The problem of determinism versus randomness is not a yes/no situation. We have some acts we consider random, like flipping a coin or rolling a die or choosing a card from a deck. If done under certain circumstances, even these can be deterministic. If the deck is removed from the pack and unshuffled, the top card will be the way the cards were sorted at the factory, and so it is completely deterministic. Some card tricks are done with decks that aren't actually randomly shuffled or the magician has ways of forcing the participant to pick a certain card, so picking a card is deterministic, or picking the card is random but returning it to the deck is deterministic, and so it can easily be found by being out of position. If we drop a coin or a die only a short distance, it might not bounce much, so the result is strongly determined by the original state of the die. Much of the randomness of things like coin flips or dice rolls or lottery balls being removed from a hopper have to do with physics problems that could be considered deterministic if we understood all the variables, but the equations are so difficult that solving them completely is beyond even the most sophisticated computer simulations.
This brings us to random numbers and computers. A computer is completely deterministic. It cannot truly produce a random number, though every computer and even many calculators, including the TI-30XIIs, have random number generators.

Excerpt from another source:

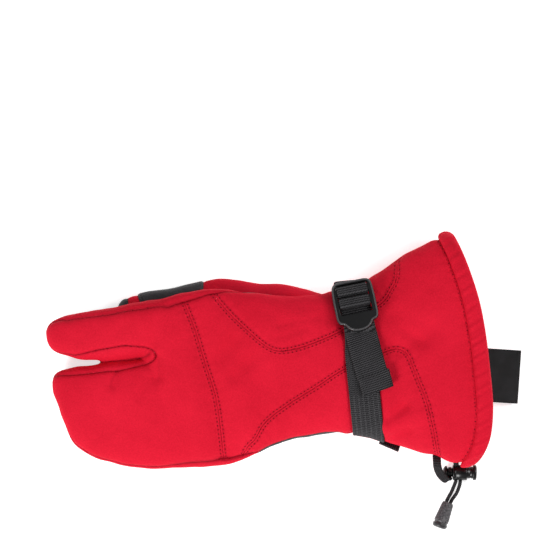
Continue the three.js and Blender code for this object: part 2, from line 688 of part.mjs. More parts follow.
// Elastic cord: two strands from the lock into the cord end, and the lead that goes up to the cuff.
function tube(points, radius, sides = 8, steps = 8) {
  const path = new THREE.CatmullRomCurve3(points.map((point) => new THREE.Vector3(...point)));
  const circle = Array.from({ length: sides }, (_, i) => new THREE.Vector2(
    radius * Math.cos((2 * Math.PI * i) / sides), radius * Math.sin((2 * Math.PI * i) / sides)));
  const options = { extrudePath: path, steps, bevelEnabled: false };
  return toSolid(new THREE.ExtrudeGeometry(new THREE.Shape(circle), options));
}

// The cord end: a tapered rubber plug with two rings and a flat bore for both strands. Its own
// axes are across the two strands, along the plug from its mouth, and square to both.
const END_MOUTH = new THREE.Vector3(97.4, -95.7, 3.9);
const END_FOOT = new THREE.Vector3(89.5, -111.3, 5.4);
const END_FACETS = 12;
const BORE_DEPTH = 14.6;
const BORE_CLEAR = 0.25;
const STRAND_OFFSET = 1.35;
const endProfile = [
  [0, 0], [3.4, 0], [3.5, 0.4], [4.7, 12.5], [4.9, 13], [4.4, 13.8], [4.4, 14.6], [5, 15.2],
  [4.6, 17], [3.4, 17.7], [0, 17.7],
];
const endAlong = END_FOOT.clone().sub(END_MOUTH).normalize();
const endAcross = new THREE.Vector3(-endAlong.y, endAlong.x, 0).normalize();
const endPlace = new THREE.Matrix4()
  .makeBasis(endAcross, endAlong, endAcross.clone().cross(endAlong))
  .setPosition(END_MOUTH);

const boreShape = new THREE.Shape();
boreShape.absarc(STRAND_OFFSET, 0, CORD_RADIUS + BORE_CLEAR, -Math.PI / 2, Math.PI / 2);
boreShape.absarc(-STRAND_OFFSET, 0, CORD_RADIUS + BORE_CLEAR, Math.PI / 2, 1.5 * Math.PI);
const endBore = new THREE.ExtrudeGeometry(boreShape, {
  depth: BORE_DEPTH + 1, curveSegments: 5, bevelEnabled: false,
});
endBore.translate(0, 0, -1);
endBore.rotateX(-Math.PI / 2);
const endPlug = toSolid(lathe(endProfile, END_FACETS).applyMatrix4(endPlace));
addPiece('cord_end', endPlug.subtract(toSolid(endBore.applyMatrix4(endPlace))), rubber);

const inEnd = (side, t) => new THREE.Vector3(side * STRAND_OFFSET, t, 0)
  .applyMatrix4(endPlace).toArray();
const strandRoutes = {
  drawcord_strand_a: [[104.1, -81.6, 4.8], [102.6, -84.6, 3.9], [100.2, -89, 3.4],
    [97.5, -92.9, 3.7], inEnd(-1, 1), inEnd(-1, 7), inEnd(-1, 14)],
  drawcord_strand_b: [[106.9, -81.9, 4.8], [106.1, -85, 3.9], [103.6, -90, 3.4],
    [100.2, -93.9, 3.7], inEnd(1, 1), inEnd(1, 7), inEnd(1, 14)],
};
for (const [name, route] of Object.entries(strandRoutes)) {
  addPiece(name, tube(route, CORD_RADIUS, 6), elastic);
}

const LEAD_RADIUS = 1.8;
const leadRoute = [[105.2, -71.2, 5.8], [105.1, -68, 7.6], [105, -64.1, 9.35]];
addPiece('drawcord_lead', tube(leadRoute, LEAD_RADIUS, 8, 3), elastic);

// The care label: a strip of folded satin that comes out of the cuff over the lower hem, one row
// per bend, with the height of its underside. a runs along it from its sewn end.
const LABEL_WIDTH = 35.5;
const LABEL_THICK = 0.8;
const LABEL_TURN = THREE.MathUtils.degToRad(-10);
const LABEL_SEAT = [101.5, -8.6];
const labelRows = table(['a', 'z'], [
  [0, 4.6],
  [8, 8.2],
  [29, 8.2],
  [36, 7],
  [44, 5.2],
  [52.5, 3.4],
]);
const label = loft(labelRows.map(({ a, z }) => (
  [[-1, 1], [1, 1], [1, 0], [-1, 0]].map(([side, face]) => {
    const across = side * LABEL_WIDTH / 2;
    return new THREE.Vector3(
      LABEL_SEAT[0] + a * Math.cos(LABEL_TURN) - across * Math.sin(LABEL_TURN),
      LABEL_SEAT[1] + a * Math.sin(LABEL_TURN) + across * Math.cos(LABEL_TURN),
      z + face * LABEL_THICK);
  }).reverse()
)));
addPiece('care_label', label, satin);

export default mitten;
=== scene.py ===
# Snowmobile mitten for the left hand, lying palm down: padded softshell and leather panels, a rolled
# cuff, a webbing strap in a ladder lock buckle, and a drawcord with its lock. Shapes are worked out
# in millimetres, in the part's own frame: +X from the fingertips to the cuff, +Y the thumb side.
import math

import bpy
import numpy as np
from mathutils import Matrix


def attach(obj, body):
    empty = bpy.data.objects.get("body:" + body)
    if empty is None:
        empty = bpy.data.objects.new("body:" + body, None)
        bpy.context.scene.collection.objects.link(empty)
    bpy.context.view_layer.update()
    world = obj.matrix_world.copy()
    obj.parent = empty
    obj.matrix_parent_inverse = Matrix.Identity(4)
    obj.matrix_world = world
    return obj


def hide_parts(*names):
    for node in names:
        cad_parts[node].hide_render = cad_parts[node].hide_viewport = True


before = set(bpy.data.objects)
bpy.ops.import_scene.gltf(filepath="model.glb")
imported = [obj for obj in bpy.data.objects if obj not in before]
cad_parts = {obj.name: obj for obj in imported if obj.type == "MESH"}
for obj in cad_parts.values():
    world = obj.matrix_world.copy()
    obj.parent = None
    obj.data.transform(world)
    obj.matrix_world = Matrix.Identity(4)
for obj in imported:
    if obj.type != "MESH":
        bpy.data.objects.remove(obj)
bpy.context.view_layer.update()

# Camera: straight above the mitten, with a long lens, turned a little against the mitten's length.
# The picture is square and as wide as VIEW_WIDTH at the height of the mitten's back.
VIEW_CENTRE = (1.7, 63.1)
VIEW_WIDTH = 369.6
VIEW_TURN = -6
CAMERA_HEIGHT = 2400
BACK_HEIGHT = 20
SENSOR_WIDTH = 36


def put(name, data):
    """An object of that data, linked into the scene."""
    made = bpy.data.objects.new(name, data)
    bpy.context.scene.collection.objects.link(made)
    return made


lens = bpy.data.cameras.new("camera")
lens.sensor_width = SENSOR_WIDTH
lens.lens = SENSOR_WIDTH * (CAMERA_HEIGHT - BACK_HEIGHT) / VIEW_WIDTH
camera = put("camera", lens)
camera.location = (VIEW_CENTRE[0] / 1000, VIEW_CENTRE[1] / 1000, CAMERA_HEIGHT / 1000)
camera.rotation_euler = (0, 0, math.radians(VIEW_TURN))
bpy.context.scene.camera = camera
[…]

Here, the computer takes some input unknown to the user, puts it through a function also unknown to the user and produces an output. This is called pseudorandom, and debate over these methods continue to this day. One of the fathers of computer science, the great Hungarian mathematician John Von Neumann, was quoted as saying, "Anyone who considers arithmetical methods of producing random digits is, of course, in a state of sin." A computer has nothing but arithmetical methods available. The tests done to see if a method produces output that is sufficiently random have to do with a distributions of a large set of pseudorandom output.
The probability of r successes in n independent trials, where p is the probability of success of any given trial
The simplest kind of problem in multiple trials is to assume independence between the trials, that the probability of success remains constant over all the trials, and we call that probability p. A basic question in these kinds of experiments is to ask what is the probability of getting a specific number of successes, calling that number r, in a specific number of trials, a number we will call n. If you have a TI-83 or TI-84, there is a function in the distribution menu (blue button then DISTR) called binompdf, that takes as its input n, p and r in that order. On the TI-30XIIs, we have to type in a formula.
Example #1: If we flip a fair coin, p = .5, ten times, what is the probability of exactly 6 heads and 4 tails?
TI-83 or TI-84: Go to the distribution menu, select binompdf and type in the following values
binompdf(10,.5,6) = 0.205078125
On the TI-30xIIs, here is what to type in
10[prb][right arrow]6x.5^6x.5^4[enter]
It will read
10 nCr 6 * .5^6 * .5^4
0.205078125
A different question would be what are the chances of at most r successes in n trials. Again, the TI-83 and TI-84 have a single function solution, this one called binomcdf(n, p, r). On the TI-30XIIs, we either have to calculate all the separate values, from the probability of 0 successes up through the probability of r successes then add these up, or if this is too much work, there is a method using normal distribution to approximate binomial distribution.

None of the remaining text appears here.